JLH: We can always make the food to taste better, look better, be chopped more efficiently. We can load the dishwasher better than our kid. We can do everything better than they can, because were the older ones. The reason we do it is, it seems logical. If I want to get across the street, why don’t I just carry you? If I want to get out of the house quickly, I’ll just do all the chores. What we’re trying to do is shift the narrative. I hear stories of parents accompanying able-bodied 8th graders into their classrooms. It’s ridiculous. In part we do it because everyone is doing it, and it seems to have a short-term payoff. We’re also doing it because our egos are so fragile that our sense of self, particularly for women, is constructed out of how involved we are in our kids’ lives. So we have a need to show that. “I’m so involved. Look I made the homemade cream cheese and the gluten-free bagels for the soccer team and I’m going to make that science project that’s amazing.” [We’re] forgetting that no, it’s the kids’ science project. It’s not for you to do. Get out of it. Get your ego out of it. Or so, there’s some art exhibit in Brooklyn but it’s in the middle of the week and you hear parents say, “Oh, we can’t do that because WE have a midterm tomorrow.” Parents are acting like the schoolwork is theirs. They can’t have a healthy adult life because they are so busy living their kids’ life.
BB: Yes! Do you have advice for parents on teaching kids how to do things for themselves?

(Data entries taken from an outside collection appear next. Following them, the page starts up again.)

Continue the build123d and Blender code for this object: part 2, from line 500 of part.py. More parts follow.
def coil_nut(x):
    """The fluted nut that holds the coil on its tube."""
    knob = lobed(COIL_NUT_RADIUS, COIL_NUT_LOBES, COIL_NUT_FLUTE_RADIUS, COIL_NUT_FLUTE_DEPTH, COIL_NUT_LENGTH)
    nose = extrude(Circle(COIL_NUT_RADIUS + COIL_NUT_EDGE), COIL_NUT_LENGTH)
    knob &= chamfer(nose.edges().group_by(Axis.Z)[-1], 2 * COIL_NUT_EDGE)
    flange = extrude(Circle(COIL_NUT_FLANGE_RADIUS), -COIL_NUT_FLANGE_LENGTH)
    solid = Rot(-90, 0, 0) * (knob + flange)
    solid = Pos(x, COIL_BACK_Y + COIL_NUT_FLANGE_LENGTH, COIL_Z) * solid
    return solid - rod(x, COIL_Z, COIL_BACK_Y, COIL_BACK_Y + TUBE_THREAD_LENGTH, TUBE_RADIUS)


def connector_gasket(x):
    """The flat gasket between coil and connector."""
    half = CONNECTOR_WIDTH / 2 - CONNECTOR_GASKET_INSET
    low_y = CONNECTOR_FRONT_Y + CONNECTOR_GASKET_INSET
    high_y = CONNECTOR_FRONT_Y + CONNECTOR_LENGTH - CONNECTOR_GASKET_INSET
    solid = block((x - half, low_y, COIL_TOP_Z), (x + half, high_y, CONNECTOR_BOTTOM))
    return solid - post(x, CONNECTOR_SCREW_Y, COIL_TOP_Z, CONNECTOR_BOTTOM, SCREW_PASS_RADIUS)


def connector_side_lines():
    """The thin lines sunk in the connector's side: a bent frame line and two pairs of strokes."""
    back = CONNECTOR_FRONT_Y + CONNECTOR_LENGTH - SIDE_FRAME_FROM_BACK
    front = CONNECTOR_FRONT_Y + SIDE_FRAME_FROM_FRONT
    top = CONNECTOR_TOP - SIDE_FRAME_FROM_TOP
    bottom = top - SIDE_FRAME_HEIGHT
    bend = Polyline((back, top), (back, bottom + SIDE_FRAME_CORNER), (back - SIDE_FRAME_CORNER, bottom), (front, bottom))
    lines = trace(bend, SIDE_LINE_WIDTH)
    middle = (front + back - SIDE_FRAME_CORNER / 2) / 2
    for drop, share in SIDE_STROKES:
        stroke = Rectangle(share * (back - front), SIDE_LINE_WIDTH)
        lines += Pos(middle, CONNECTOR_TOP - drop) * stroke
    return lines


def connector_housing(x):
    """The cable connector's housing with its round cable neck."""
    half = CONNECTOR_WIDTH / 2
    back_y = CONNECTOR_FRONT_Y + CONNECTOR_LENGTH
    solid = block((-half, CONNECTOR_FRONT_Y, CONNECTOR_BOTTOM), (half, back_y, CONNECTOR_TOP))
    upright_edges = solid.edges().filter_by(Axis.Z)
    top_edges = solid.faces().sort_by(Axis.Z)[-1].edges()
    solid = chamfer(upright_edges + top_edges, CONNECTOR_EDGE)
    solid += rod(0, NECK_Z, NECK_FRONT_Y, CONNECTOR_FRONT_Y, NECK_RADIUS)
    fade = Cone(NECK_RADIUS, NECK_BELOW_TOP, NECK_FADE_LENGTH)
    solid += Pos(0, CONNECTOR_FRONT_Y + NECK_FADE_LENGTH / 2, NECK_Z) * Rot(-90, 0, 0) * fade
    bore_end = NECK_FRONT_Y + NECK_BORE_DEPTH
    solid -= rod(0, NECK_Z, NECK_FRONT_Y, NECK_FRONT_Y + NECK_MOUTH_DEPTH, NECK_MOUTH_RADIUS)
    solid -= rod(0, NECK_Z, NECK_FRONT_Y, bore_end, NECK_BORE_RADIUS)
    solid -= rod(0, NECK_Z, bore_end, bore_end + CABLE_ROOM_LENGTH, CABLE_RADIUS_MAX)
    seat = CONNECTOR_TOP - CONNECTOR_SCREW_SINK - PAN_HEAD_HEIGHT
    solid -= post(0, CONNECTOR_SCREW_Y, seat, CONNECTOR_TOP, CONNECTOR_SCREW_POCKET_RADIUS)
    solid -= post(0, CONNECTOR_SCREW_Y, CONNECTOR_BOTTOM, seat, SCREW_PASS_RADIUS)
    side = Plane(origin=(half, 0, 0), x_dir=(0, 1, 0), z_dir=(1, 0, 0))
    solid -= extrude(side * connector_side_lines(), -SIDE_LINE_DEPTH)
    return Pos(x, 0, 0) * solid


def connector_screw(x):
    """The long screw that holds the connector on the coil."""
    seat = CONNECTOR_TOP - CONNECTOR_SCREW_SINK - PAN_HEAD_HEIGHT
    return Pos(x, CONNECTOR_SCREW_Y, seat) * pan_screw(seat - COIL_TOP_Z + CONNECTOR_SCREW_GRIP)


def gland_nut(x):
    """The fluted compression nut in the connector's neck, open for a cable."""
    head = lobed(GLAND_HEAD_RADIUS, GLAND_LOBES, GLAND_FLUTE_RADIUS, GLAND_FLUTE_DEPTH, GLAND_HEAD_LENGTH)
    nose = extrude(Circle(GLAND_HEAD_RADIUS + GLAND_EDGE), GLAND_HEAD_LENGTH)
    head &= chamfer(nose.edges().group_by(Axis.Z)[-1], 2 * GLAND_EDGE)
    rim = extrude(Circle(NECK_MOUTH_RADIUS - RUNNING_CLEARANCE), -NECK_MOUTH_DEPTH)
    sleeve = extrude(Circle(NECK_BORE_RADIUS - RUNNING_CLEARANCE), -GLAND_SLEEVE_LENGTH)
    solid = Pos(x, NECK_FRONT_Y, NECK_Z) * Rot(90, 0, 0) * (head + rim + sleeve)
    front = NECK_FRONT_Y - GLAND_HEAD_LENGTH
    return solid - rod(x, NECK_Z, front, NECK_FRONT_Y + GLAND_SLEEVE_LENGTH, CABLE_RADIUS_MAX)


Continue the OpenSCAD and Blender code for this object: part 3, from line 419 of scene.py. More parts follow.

JLK: There’s a beautiful four step method for teaching kids skills. 1) You do it for them. 2) You do it with them. 3) Then you watch them do it. 4) Then they can do it completely independently. This applies to learning to cross the street, or learning to make a meal on the stove, or anything. We’re all just stuck in steps one and two. Step three is the roles are reversed. They’ve watched you do it enough times and you say “OK, kid, help me make dinner, and this time I want you to be the one to take the lead on sautéeing everything and boiling the this and roasting the that.” You’re still there, you haven’t left the house, but the point is they have to know how to use knives, they have to be able to use stoves, and ovens, and hot things. The only way they are going to get to mastery is moving through these steps. And kids want to learn. They want to be competent. They don’t want to just be blobs who are served constantly. They want to develop competency and it’s our obligation to teach them. It’s never too late and just the older they are, the harder it is because if they’ve been lulled into this complacency.
BB: Why are chores important?
JLK: As I say in my TED talk, chores are the greatest predictor of professional success. You want your kid to be professionally successful? Forget Kumon, it’s the vacuum. Learn how to be useful. Roll up your sleeves. Pitch in. Do the dirty work. Everyone contributes. Kids want to make a contribution to the family life. The younger they are, the more amenable they are to being asked to help. The older they get, the more petulant they’re going to be but they still should do it.